Мотив зимней стужи, содержащийся в рассказе о путешествии на озеро Шакшу, также обладает вторым, иносказательным смыслом: зима в Житии — неизменная метафора гонений на исповедников истинной веры. Не случайно Аввакум характеризует свои чувства и переживания других приверженцев «старой веры» при известии об обрядовых нововведениях Никона, употребляя слово «зима» в иносказательном значении: «Мы, сошедъшеся со отцы, задумалися; видим, яко зима хощеть быти: сердце озябло, и ноги задрожали» (с. 23). Трудный путь, «волочение» обмерзшего протопопа — также один из ключевых, сквозных мотивов Жития.

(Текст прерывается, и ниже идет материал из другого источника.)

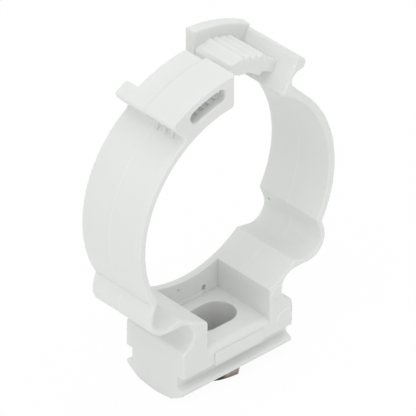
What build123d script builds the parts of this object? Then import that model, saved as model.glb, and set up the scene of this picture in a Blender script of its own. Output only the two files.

Упоминаемое Аввакумом дерево, с которого он упал, соотносится и с древом познания добра и зла (а гордыня протопопа — с грехопадением Адама), и (отчасти контрастно) с крестным древом, на котором Иисус Христос искупил своей смертью грех Адама — первородный грех людей (ср. мотив умирания и оживания в рассказе Аввакума; символична, по-видимому, и трехдневная болезнь протопопа). Наконец сама цель путешествия, рыбная ловля, сближает Аввакума с апостолами — рыбаками и «ловцами человеков». Ключевые эпизоды священной истории — грехопадение и искупление — образуют подтекст аввакумовского Жития, и, соответственно, сквозь бытовое в тексте везде «просвечивает» сакральное.

Так в «бытовом» рассказе о возвращении с рыбной ловли проступают сакральные смыслы, которые явным образом не выражены, но несомненно предполагаются автором Жития.

С. А. Демченков соотнес Житие Аввакума с пророческими книгами Библии; при этом он сделал необходимую оговорку, что «пророчество представляет собой полижанровую структуру», но в него могут входить и «элементы биографического повествования». Преемственность по отношению к пророческим книгам исследователь обнаружил и в сочетании «субъективизма лирического самовыражения с эпической дистанцированностью повествователя от предмета повествования», и в диалогизации повествования (диалог «Я — Господь»), С. А. Демченков привел многочисленные текстуальные (фразеологические) и ситуационные параллели между пророческими книгами и Житием Аввакума [Демченков 2003. С. 8–9, 22].